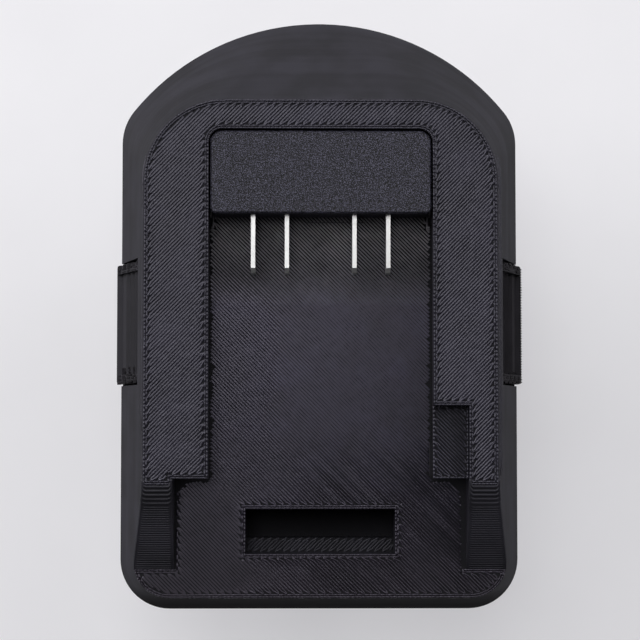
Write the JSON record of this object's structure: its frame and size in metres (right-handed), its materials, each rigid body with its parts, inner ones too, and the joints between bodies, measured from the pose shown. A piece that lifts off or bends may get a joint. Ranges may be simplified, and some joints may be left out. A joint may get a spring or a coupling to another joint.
{
  "type": "tool battery adapter",
  "caption": "Printed adapter with rail slots and blade terminals on top for a slide battery, and a latched hollow post below for a tool's battery socket.",
  "frame": {"origin": "centre of the post's end face, which the part stands on", "axes": "+Z from the post's end up to the battery side, +Y towards the domed nose, +X to the right seen from the battery side with the nose up"},
  "size_m": [0.0788, 0.1142, 0.074],
  "materials": {
    "shell_plastic": "black printed plastic, fine bead lines",
    "cover_plastic": "black printed plastic, fine bead lines",
    "post_plastic": "black printed plastic, fine layer lines",
    "block_plastic": "black plastic with a fine grained face",
    "latch_plastic": "black printed plastic",
    "blade_metal": "bright nickel plate",
    "contact_metal": "satin",
    "screw_steel": "black oxide",
    "spring_steel": "bright",
    "wire_red": "satin",
    "wire_black": "satin",
    "wire_white": "satin",
    "wire_yellow": "satin",
    "sleeve": "satin"
  },
  "bodies": {
    "housing": {"battery_shell": "shell_plastic", "base_cover": "cover_plastic", "post_tube": "post_plastic", "post_cap": "post_plastic", "terminal_block": "block_plastic", "blade_retainer": "block_plastic", "blade_negative": "blade_metal", "blade_sense_a": "blade_metal", "blade_sense_b": "blade_metal", "blade_positive": "blade_metal", "latch_spring_left": "spring_steel", "latch_spring_right": "spring_steel", "power_contact_positive": "contact_metal", "power_contact_negative": "contact_metal", "sense_contact_a": "contact_metal", "sense_contact_b": "contact_metal", "power_wire_positive": "wire_red", "power_wire_negative": "wire_black", "sense_wire_a": "wire_white", "sense_wire_b": "wire_yellow", "wire_sleeves": "sleeve", "shell_screws": "screw_steel", "post_screws": "screw_steel", "block_screws": "screw_steel", "cap_screws": "screw_steel"},
    "left_latch": {"latch_left": "latch_plastic"},
    "right_latch": {"latch_right": "latch_plastic"}
  },
  "joints": [
    {"name": "latch_left_slide", "type": "slide", "parent": "housing", "child": "left_latch", "axis": [1, 0, 0], "range_m": [0, 0.002], "stiffness_N_per_m": 1500, "springref_m": -0.002, "deforming": ["latch_spring_left"]},
    {"name": "latch_right_slide", "type": "slide", "parent": "housing", "child": "right_latch", "axis": [-1, 0, 0], "range_m": [0, 0.002], "stiffness_N_per_m": 1500, "springref_m": -0.002, "deforming": ["latch_spring_right"]}
  ]
}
◆ ◆ ◆ ◆ ◆ ◆ ◆
- _REQUIRED WORK_: Using the data above, output each line exactly.

- _TASK OUTPUT_:
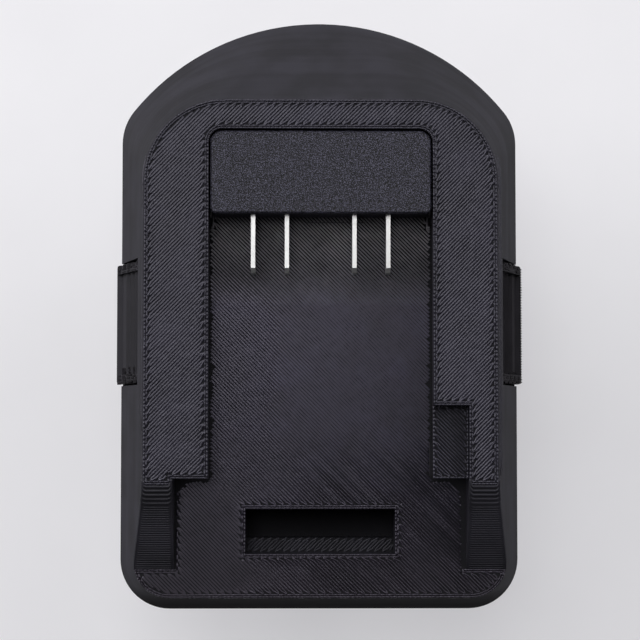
Write the JSON record of this object's structure: its frame and size in metres (right-handed), its materials, each rigid body with its parts, inner ones too, and the joints between bodies, measured from the pose shown. A piece that lifts off or bends may get a joint. Ranges may be simplified, and some joints may be left out. A joint may get a spring or a coupling to another joint.
{
  "type": "tool battery adapter",
  "caption": "Printed adapter with rail slots and blade terminals on top for a slide battery, and a latched hollow post below for a tool's battery socket.",
  "frame": {"origin": "centre of the post's end face, which the part stands on", "axes": "+Z from the post's end up to the battery side, +Y towards the domed nose, +X to the right seen from the battery side with the nose up"},
  "size_m": [0.0788, 0.1142, 0.074],
  "materials": {
    "shell_plastic": "black printed plastic, fine bead lines",
    "cover_plastic": "black printed plastic, fine bead lines",
    "post_plastic": "black printed plastic, fine layer lines",
    "block_plastic": "black plastic with a fine grained face",
    "latch_plastic": "black printed plastic",
    "blade_metal": "bright nickel plate",
    "contact_metal": "satin",
    "screw_steel": "black oxide",
    "spring_steel": "bright",
    "wire_red": "satin",
    "wire_black": "satin",
    "wire_white": "satin",
    "wire_yellow": "satin",
    "sleeve": "satin"
  },
  "bodies": {
    "housing": {"battery_shell": "shell_plastic", "base_cover": "cover_plastic", "post_tube": "post_plastic", "post_cap": "post_plastic", "terminal_block": "block_plastic", "blade_retainer": "block_plastic", "blade_negative": "blade_metal", "blade_sense_a": "blade_metal", "blade_sense_b": "blade_metal", "blade_positive": "blade_metal", "latch_spring_left": "spring_steel", "latch_spring_right": "spring_steel", "power_contact_positive": "contact_metal", "power_contact_negative": "contact_metal", "sense_contact_a": "contact_metal", "sense_contact_b": "contact_metal", "power_wire_positive": "wire_red", "power_wire_negative": "wire_black", "sense_wire_a": "wire_white", "sense_wire_b": "wire_yellow", "wire_sleeves": "sleeve", "shell_screws": "screw_steel", "post_screws": "screw_steel", "block_screws": "screw_steel", "cap_screws": "screw_steel"},
    "left_latch": {"latch_left": "latch_plastic"},
    "right_latch": {"latch_right": "latch_plastic"}
  },
  "joints": [
    {"name": "latch_left_slide", "type": "slide", "parent": "housing", "child": "left_latch", "axis": [1, 0, 0], "range_m": [0, 0.002], "stiffness_N_per_m": 1500, "springref_m": -0.002, "deforming": ["latch_spring_left"]},
    {"name": "latch_right_slide", "type": "slide", "parent": "housing", "child": "right_latch", "axis": [-1, 0, 0], "range_m": [0, 0.002], "stiffness_N_per_m": 1500, "springref_m": -0.002, "deforming": ["latch_spring_right"]}
  ]
}